Investigating mechanisms that drive castrate-resistant prostate cancer

The last in a series of lab notes from our awardees, discussing their own research.

Daniel Tamae, Ph.D. - Postdoctoral Assoc., University of Pennsylvania

Prostate cancer is the most frequently diagnosed form of cancer and the second leading cause of cancer death in males in the developed world. Great advances have been made in the early diagnosis and treatment of prostate cancer. However, there is ample room to improve the clinical outcome for individuals diagnosed with the most aggressive form of the disease. Prostate cancer is an androgen driven disease, so the vast majority of therapies have been specifically designed to deprive the tumor of androgens. Historically, this was accomplished by surgical castration and removal of the adrenal glands. Today, we have several drugs that essentially accomplish the same effect. However, even with the most advanced drugs, a subset of patients will develop castrate-resistant prostate cancer (CRPC), which renders all treatments ineffective and the patient ultimately succumbs to the disease.

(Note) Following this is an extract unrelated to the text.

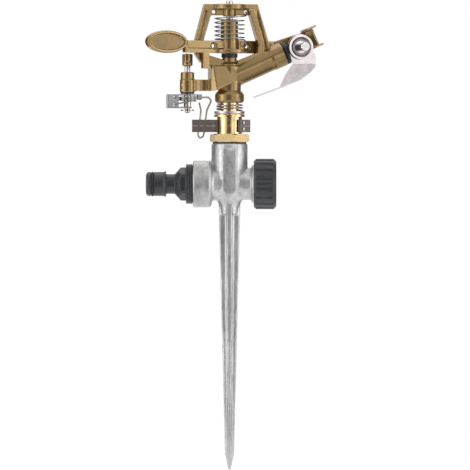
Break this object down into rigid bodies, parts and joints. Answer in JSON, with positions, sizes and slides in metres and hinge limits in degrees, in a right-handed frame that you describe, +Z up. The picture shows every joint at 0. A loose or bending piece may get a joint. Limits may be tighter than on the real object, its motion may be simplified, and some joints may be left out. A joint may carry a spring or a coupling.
{
  "type": "garden sprinkler",
  "caption": "Impact garden sprinkler on a ground spike: part-circle head with swinging arm, trip mechanism and deflector, hose connector on one side and end cap on the other.",
  "frame": {"origin": "on the riser's axis at the ground line, where the spike's shoulder meets the soil", "axes": "+Z up along the riser and the spike, -X towards the hose connector, -Y towards the viewer of the picture"},
  "size_m": [0.1218, 0.0564, 0.3196],
  "materials": {
    "zinc_casting": "rough as-cast zinc, dull grey with bright high spots",
    "bronze_paint": "metallic bronze paint on a casting, satin",
    "brass": "turned brass, bright",
    "steel": "bright steel",
    "spring_steel_dark": "dark oiled spring steel",
    "spring_steel_bright": "stainless spring wire",
    "polished_steel": "polished stainless sheet",
    "black_plastic": "black moulded plastic, satin",
    "dark_plastic": "dark bearing plastic, matt",
    "black_rubber": "black rubber, matt"
  },
  "bodies": {
    "stand": {"spike_tee": "zinc_casting", "hose_connector": "black_plastic", "connector_o_ring": "black_rubber", "connector_gasket": "black_rubber", "bearing_nipple": "brass", "nipple_gasket": "black_rubber"},
    "cap_carrier": {"cap_gasket": "black_rubber"},
    "cap": {"end_cap": "black_plastic"},
    "collar_upper": {"friction_collar_upper": "spring_steel_dark"},
    "collar_lower": {"friction_collar_lower": "spring_steel_dark"},
    "head": {"bearing_tube": "brass", "bearing_washers": "dark_plastic", "bearing_top_washer": "steel", "bearing_spring": "spring_steel_bright", "head_body": "bronze_paint", "nozzle": "dark_plastic", "fulcrum_pin": "steel", "pivot_washer": "dark_plastic", "arm_spring": "spring_steel_bright", "trip_washer": "dark_plastic", "deflector_washer": "polished_steel", "deflector_screw": "steel"},
    "arm": {"impact_arm": "bronze_paint", "arm_bushings": "dark_plastic"},
    "trip": {"trip_hammer": "bronze_paint", "trip_pin": "steel", "trip_bracket": "polished_steel", "trip_bushing": "dark_plastic", "trip_spring": "spring_steel_bright", "trip_clip": "steel"},
    "trigger": {"trip_wire": "spring_steel_dark"},
    "deflector_sheet": {"deflector": "polished_steel"}
  },
  "joints": [
    {"name": "cap_travel", "type": "slide", "parent": "stand", "child": "cap_carrier", "axis": [1, 0, 0], "range_m": [0, 0.01098]},
    {"name": "cap_turn", "type": "hinge", "parent": "cap_carrier", "child": "cap", "pos_m": [0.024, 0, 0.0408], "axis": [1, 0, 0], "range_deg": [0, 2160]},
    {"name": "collar_upper_turn", "type": "hinge", "parent": "stand", "child": "collar_upper", "pos_m": [0, 0, 0.0827], "axis": [0, 0, 1], "range_deg": [0, 300]},
    {"name": "collar_lower_turn", "type": "hinge", "parent": "stand", "child": "collar_lower", "pos_m": [0, 0, 0.078], "axis": [0, 0, 1], "range_deg": [0, 300]},
    {"name": "head_turn", "type": "hinge", "parent": "stand", "child": "head", "pos_m": [0, 0, 0.0922], "axis": [0, 0, 1], "range_deg": [-330, 0]},
    {"name": "arm_swing", "type": "hinge", "parent": "head", "child": "arm", "pos_m": [0, 0, 0.141], "axis": [0, 0, 1], "range_deg": [0, 120], "stiffness_Nm_per_rad": 0.01, "springref_deg": -45.84, "deforming": ["arm_spring"]},
    {"name": "trip_swing", "type": "hinge", "parent": "head", "child": "trip", "pos_m": [-0.02856, -0.00607, 0.105], "axis": [0, 0, 1], "range_deg": [0, 46], "stiffness_Nm_per_rad": 0.004, "springref_deg": -34.38},
    {"name": "trip_wire_flip", "type": "hinge", "parent": "trip", "child": "trigger", "pos_m": [-0.01761, -0.00374, 0.0996], "axis": [0.9781, 0.2079, 0], "range_deg": [0, 110]},
    {"name": "deflector_tilt", "type": "hinge", "parent": "head", "child": "deflector_sheet", "pos_m": [0.04817, -0.00121, 0.13387], "axis": [0.2079, -0.9781, 0], "range_deg": [0, 165]}
  ],
  "couplings": [
    {"joint": "cap_travel", "follows": "cap_turn", "m_per_rad": 0.0002887}
  ]
}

Our lab has been at the forefront in studying one of the key enzymes in androgen biosynthesis, an enzyme known as AKR1C3. The expression of this enzyme tracks with prostate cancer progression and has been found to be consistently higher in prostate tumors during androgen deprivation therapy and in CRPC patient tumors. My project utilizes a technology known as triple quadrupole mass spectrometry, which is the gold standard for quantifying small molecules such as androgens. I have developed a strategy for quantifying 11 key androgen metabolites that are of interest to us in driving tumor growth. The method has since been applied to two high profile clinical trials which enrolled high-risk prostate cancer patients in order to test the efficacy of new drug combinations and one of the newest drugs to hit the prostate cancer space, respectively. The quantitative androgen data from the patient serum before, during and after drug treatment gave us some really interesting insights into patient response to therapy and potential routes for the development of CRPC. Based on the clinical data, we hypothesize that the prostate tumor adapts to castrate conditions during drug treatment by elevating AKR1C3 levels within the tumor. This allows the tumor to convert adrenal androgens that do not normally bind to the androgen receptor (AR) and to manufacture its own active androgens that will drive AR-mediated tumor growth and metastases.

We are now applying these insights from our mass spectrometry data in concert with our body of knowledge on the enzymes involved in androgen biosynthesis in order to tease out mechanisms of CRPC and develop new drug targets to inhibit AKR1C3 and to improve survival for patients battling CRPC.